• **EXERCISE AIM**
Reproduce all of the material exactly as shown.

• **INPUT**
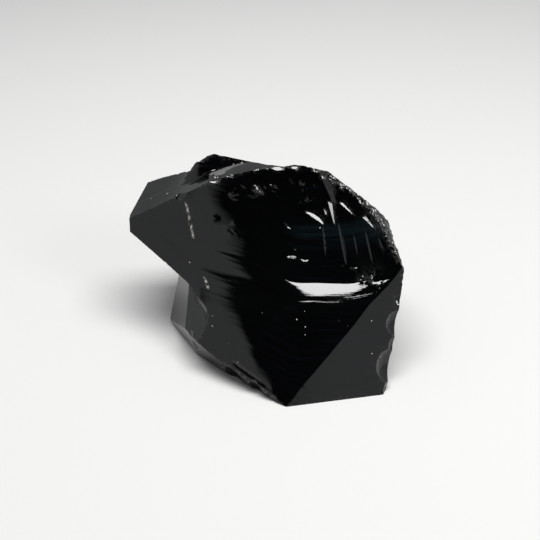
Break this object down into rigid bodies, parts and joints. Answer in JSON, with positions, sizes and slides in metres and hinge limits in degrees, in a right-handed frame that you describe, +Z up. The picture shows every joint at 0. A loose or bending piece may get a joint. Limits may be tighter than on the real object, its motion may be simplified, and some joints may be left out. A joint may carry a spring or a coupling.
{
  "type": "obsidian chunk",
  "caption": "Broken lump of black volcanic glass with a hollow, rippled struck face, sharp ridges and a pointed side wing, standing on its flat underside.",
  "frame": {"origin": "middle of the outline seen from above, at the level of the flat underside it stands on", "axes": "+X to the right along the longest side, +Y away from the struck face, +Z up"},
  "size_m": [0.08, 0.0662, 0.052],
  "materials": {
    "volcanic_glass": "opaque black, glossy broken glass with fine ripples and chipped edges"
  },
  "bodies": {
    "root": {"obsidian_chunk": "volcanic_glass"}
  },
  "joints": []
}
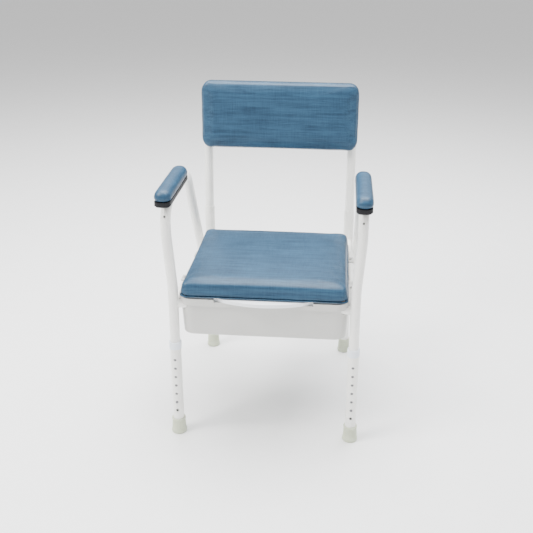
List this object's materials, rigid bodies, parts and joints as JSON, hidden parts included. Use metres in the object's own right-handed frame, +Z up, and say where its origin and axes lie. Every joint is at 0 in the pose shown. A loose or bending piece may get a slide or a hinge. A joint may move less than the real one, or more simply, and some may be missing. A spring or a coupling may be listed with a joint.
{
  "type": "commode chair",
  "caption": "Height-adjustable commode chair with a bent tube frame, hinged padded seat lid, toilet seat, apron, sliding pan, arm pads and padded backrest.",
  "frame": {"origin": "on the floor, under the middle of the chair's bounding box", "axes": "+Z up; the chair faces -Y; +X is to the right as seen from the front"},
  "size_m": [0.522, 0.5356, 0.8626],
  "materials": {
    "powder_coat": "satin cream-white powder coat",
    "black_plastic": "matt moulded",
    "blue_vinyl": "linen-grain upholstery vinyl, soft sheen",
    "zinc_steel": "zinc plated",
    "dark_steel": "blackened",
    "cream_plastic": "semi-gloss moulded",
    "white_plastic": "gloss moulded",
    "pan_plastic": "satin moulded",
    "plywood": "bare plywood",
    "black_rubber": "matt",
    "collar_plastic": "satin moulded bush",
    "tip_rubber": "translucent ribbed rubber"
  },
  "bodies": {
    "frame": {"left_side_tube": "powder_coat", "left_rear_tube": "powder_coat", "left_backrest_sleeve": "powder_coat", "left_seat_rail": "powder_coat", "left_pan_runner": "powder_coat", "left_hinge_bracket": "powder_coat", "left_arm_base": "black_plastic", "left_arm_pad": "blue_vinyl", "right_side_tube": "powder_coat", "right_rear_tube": "powder_coat", "right_backrest_sleeve": "powder_coat", "right_seat_rail": "powder_coat", "right_pan_runner": "powder_coat", "right_hinge_bracket": "powder_coat", "right_arm_base": "black_plastic", "right_arm_pad": "blue_vinyl", "front_seat_rail": "powder_coat", "rear_seat_rail": "powder_coat", "hinge_rail": "powder_coat", "backrest_tube": "powder_coat", "arm_pad_screws": "zinc_steel", "apron_screws": "zinc_steel", "lid_hinge_pins": "zinc_steel", "back_screws": "zinc_steel", "backrest_bolts": "dark_steel", "apron": "cream_plastic", "toilet_seat": "white_plastic", "toilet_seat_studs": "white_plastic", "back_board": "plywood", "back_cushion": "blue_vinyl"},
    "lid": {"seat_board": "plywood", "seat_cushion": "blue_vinyl", "left_hinge_leaf": "zinc_steel", "right_hinge_leaf": "zinc_steel", "lid_screws": "zinc_steel", "lid_buffers": "black_rubber"},
    "pan": {"pan": "pan_plastic"},
    "front_left_leg_assembly": {"front_left_leg": "powder_coat", "front_left_collar": "collar_plastic", "front_left_tip": "tip_rubber"},
    "front_left_snap_button": {"front_left_button": "dark_steel", "front_left_button_spring": "zinc_steel"},
    "front_right_leg_assembly": {"front_right_leg": "powder_coat", "front_right_collar": "collar_plastic", "front_right_tip": "tip_rubber"},
    "front_right_snap_button": {"front_right_button": "dark_steel", "front_right_button_spring": "zinc_steel"},
    "rear_left_leg_assembly": {"rear_left_leg": "powder_coat", "rear_left_collar": "collar_plastic", "rear_left_tip": "tip_rubber"},
    "rear_left_snap_button": {"rear_left_button": "dark_steel", "rear_left_button_spring": "zinc_steel"},
    "rear_right_leg_assembly": {"rear_right_leg": "powder_coat", "rear_right_collar": "collar_plastic", "rear_right_tip": "tip_rubber"},
    "rear_right_snap_button": {"rear_right_button": "dark_steel", "rear_right_button_spring": "zinc_steel"}
  },
  "joints": [
    {"name": "lid_hinge", "type": "hinge", "parent": "frame", "child": "lid", "pos_m": [0, 0.14922, 0.411], "axis": [-1, 0, 0], "range_deg": [0, 90.5]},
    {"name": "pan_slide", "type": "slide", "parent": "frame", "child": "pan", "axis": [0, 1, 0], "range_m": [0, 0.36]},
    {"name": "front_left_leg_slide", "type": "slide", "parent": "frame", "child": "front_left_leg_assembly", "axis": [0, 0, -1], "range_m": [-0.0254, 0.127]},
    {"name": "front_left_button_press", "type": "slide", "parent": "frame", "child": "front_left_snap_button", "axis": [0, 1, 0], "range_m": [0, 0.0045], "stiffness_N_per_m": 300, "springref_m": -0.002},
    {"name": "front_right_leg_slide", "type": "slide", "parent": "frame", "child": "front_right_leg_assembly", "axis": [0, 0, -1], "range_m": [-0.0254, 0.127]},
    {"name": "front_right_button_press", "type": "slide", "parent": "frame", "child": "front_right_snap_button", "axis": [0, 1, 0], "range_m": [0, 0.0045], "stiffness_N_per_m": 300, "springref_m": -0.002},
    {"name": "rear_left_leg_slide", "type": "slide", "parent": "frame", "child": "rear_left_leg_assembly", "axis": [0, 0, -1], "range_m": [-0.0254, 0.127]},
    {"name": "rear_left_button_press", "type": "slide", "parent": "frame", "child": "rear_left_snap_button", "axis": [0, -1, 0], "range_m": [0, 0.0045], "stiffness_N_per_m": 300, "springref_m": -0.002},
    {"name": "rear_right_leg_slide", "type": "slide", "parent": "frame", "child": "rear_right_leg_assembly", "axis": [0, 0, -1], "range_m": [-0.0254, 0.127]},
    {"name": "rear_right_button_press", "type": "slide", "parent": "frame", "child": "rear_right_snap_button", "axis": [0, -1, 0], "range_m": [0, 0.0045], "stiffness_N_per_m": 300, "springref_m": -0.002}
  ]
}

• **ANSWER IN FULL**
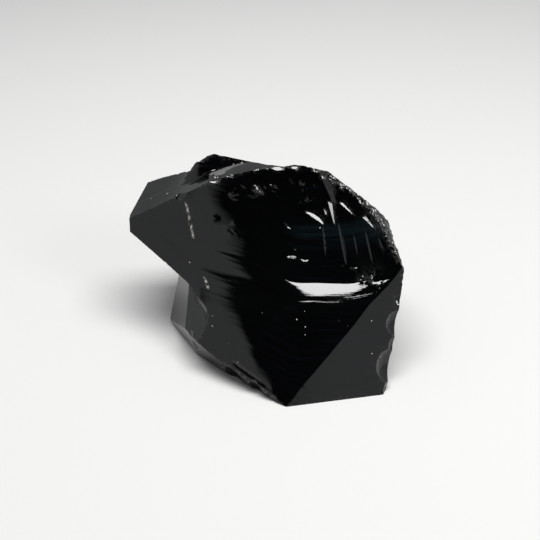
Break this object down into rigid bodies, parts and joints. Answer in JSON, with positions, sizes and slides in metres and hinge limits in degrees, in a right-handed frame that you describe, +Z up. The picture shows every joint at 0. A loose or bending piece may get a joint. Limits may be tighter than on the real object, its motion may be simplified, and some joints may be left out. A joint may carry a spring or a coupling.
{
  "type": "obsidian chunk",
  "caption": "Broken lump of black volcanic glass with a hollow, rippled struck face, sharp ridges and a pointed side wing, standing on its flat underside.",
  "frame": {"origin": "middle of the outline seen from above, at the level of the flat underside it stands on", "axes": "+X to the right along the longest side, +Y away from the struck face, +Z up"},
  "size_m": [0.08, 0.0662, 0.052],
  "materials": {
    "volcanic_glass": "opaque black, glossy broken glass with fine ripples and chipped edges"
  },
  "bodies": {
    "root": {"obsidian_chunk": "volcanic_glass"}
  },
  "joints": []
}
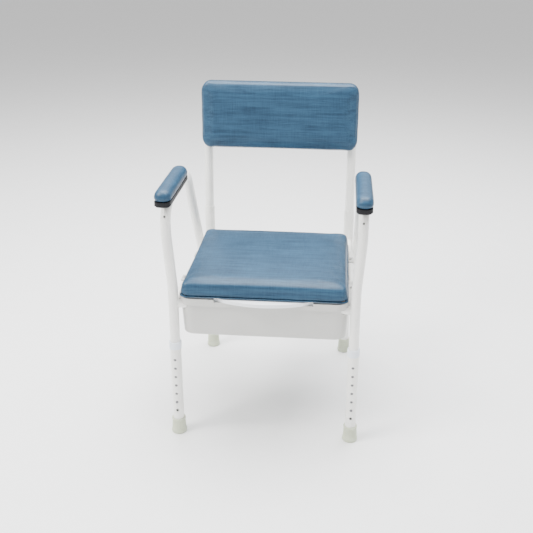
List this object's materials, rigid bodies, parts and joints as JSON, hidden parts included. Use metres in the object's own right-handed frame, +Z up, and say where its origin and axes lie. Every joint is at 0 in the pose shown. A loose or bending piece may get a slide or a hinge. A joint may move less than the real one, or more simply, and some may be missing. A spring or a coupling may be listed with a joint.
{
  "type": "commode chair",
  "caption": "Height-adjustable commode chair with a bent tube frame, hinged padded seat lid, toilet seat, apron, sliding pan, arm pads and padded backrest.",
  "frame": {"origin": "on the floor, under the middle of the chair's bounding box", "axes": "+Z up; the chair faces -Y; +X is to the right as seen from the front"},
  "size_m": [0.522, 0.5356, 0.8626],
  "materials": {
    "powder_coat": "satin cream-white powder coat",
    "black_plastic": "matt moulded",
    "blue_vinyl": "linen-grain upholstery vinyl, soft sheen",
    "zinc_steel": "zinc plated",
    "dark_steel": "blackened",
    "cream_plastic": "semi-gloss moulded",
    "white_plastic": "gloss moulded",
    "pan_plastic": "satin moulded",
    "plywood": "bare plywood",
    "black_rubber": "matt",
    "collar_plastic": "satin moulded bush",
    "tip_rubber": "translucent ribbed rubber"
  },
  "bodies": {
    "frame": {"left_side_tube": "powder_coat", "left_rear_tube": "powder_coat", "left_backrest_sleeve": "powder_coat", "left_seat_rail": "powder_coat", "left_pan_runner": "powder_coat", "left_hinge_bracket": "powder_coat", "left_arm_base": "black_plastic", "left_arm_pad": "blue_vinyl", "right_side_tube": "powder_coat", "right_rear_tube": "powder_coat", "right_backrest_sleeve": "powder_coat", "right_seat_rail": "powder_coat", "right_pan_runner": "powder_coat", "right_hinge_bracket": "powder_coat", "right_arm_base": "black_plastic", "right_arm_pad": "blue_vinyl", "front_seat_rail": "powder_coat", "rear_seat_rail": "powder_coat", "hinge_rail": "powder_coat", "backrest_tube": "powder_coat", "arm_pad_screws": "zinc_steel", "apron_screws": "zinc_steel", "lid_hinge_pins": "zinc_steel", "back_screws": "zinc_steel", "backrest_bolts": "dark_steel", "apron": "cream_plastic", "toilet_seat": "white_plastic", "toilet_seat_studs": "white_plastic", "back_board": "plywood", "back_cushion": "blue_vinyl"},
    "lid": {"seat_board": "plywood", "seat_cushion": "blue_vinyl", "left_hinge_leaf": "zinc_steel", "right_hinge_leaf": "zinc_steel", "lid_screws": "zinc_steel", "lid_buffers": "black_rubber"},
    "pan": {"pan": "pan_plastic"},
    "front_left_leg_assembly": {"front_left_leg": "powder_coat", "front_left_collar": "collar_plastic", "front_left_tip": "tip_rubber"},
    "front_left_snap_button": {"front_left_button": "dark_steel", "front_left_button_spring": "zinc_steel"},
    "front_right_leg_assembly": {"front_right_leg": "powder_coat", "front_right_collar": "collar_plastic", "front_right_tip": "tip_rubber"},
    "front_right_snap_button": {"front_right_button": "dark_steel", "front_right_button_spring": "zinc_steel"},
    "rear_left_leg_assembly": {"rear_left_leg": "powder_coat", "rear_left_collar": "collar_plastic", "rear_left_tip": "tip_rubber"},
    "rear_left_snap_button": {"rear_left_button": "dark_steel", "rear_left_button_spring": "zinc_steel"},
    "rear_right_leg_assembly": {"rear_right_leg": "powder_coat", "rear_right_collar": "collar_plastic", "rear_right_tip": "tip_rubber"},
    "rear_right_snap_button": {"rear_right_button": "dark_steel", "rear_right_button_spring": "zinc_steel"}
  },
  "joints": [
    {"name": "lid_hinge", "type": "hinge", "parent": "frame", "child": "lid", "pos_m": [0, 0.14922, 0.411], "axis": [-1, 0, 0], "range_deg": [0, 90.5]},
    {"name": "pan_slide", "type": "slide", "parent": "frame", "child": "pan", "axis": [0, 1, 0], "range_m": [0, 0.36]},
    {"name": "front_left_leg_slide", "type": "slide", "parent": "frame", "child": "front_left_leg_assembly", "axis": [0, 0, -1], "range_m": [-0.0254, 0.127]},
    {"name": "front_left_button_press", "type": "slide", "parent": "frame", "child": "front_left_snap_button", "axis": [0, 1, 0], "range_m": [0, 0.0045], "stiffness_N_per_m": 300, "springref_m": -0.002},
    {"name": "front_right_leg_slide", "type": "slide", "parent": "frame", "child": "front_right_leg_assembly", "axis": [0, 0, -1], "range_m": [-0.0254, 0.127]},
    {"name": "front_right_button_press", "type": "slide", "parent": "frame", "child": "front_right_snap_button", "axis": [0, 1, 0], "range_m": [0, 0.0045], "stiffness_N_per_m": 300, "springref_m": -0.002},
    {"name": "rear_left_leg_slide", "type": "slide", "parent": "frame", "child": "rear_left_leg_assembly", "axis": [0, 0, -1], "range_m": [-0.0254, 0.127]},
    {"name": "rear_left_button_press", "type": "slide", "parent": "frame", "child": "rear_left_snap_button", "axis": [0, -1, 0], "range_m": [0, 0.0045], "stiffness_N_per_m": 300, "springref_m": -0.002},
    {"name": "rear_right_leg_slide", "type": "slide", "parent": "frame", "child": "rear_right_leg_assembly", "axis": [0, 0, -1], "range_m": [-0.0254, 0.127]},
    {"name": "rear_right_button_press", "type": "slide", "parent": "frame", "child": "rear_right_snap_button", "axis": [0, -1, 0], "range_m": [0, 0.0045], "stiffness_N_per_m": 300, "springref_m": -0.002}
  ]
}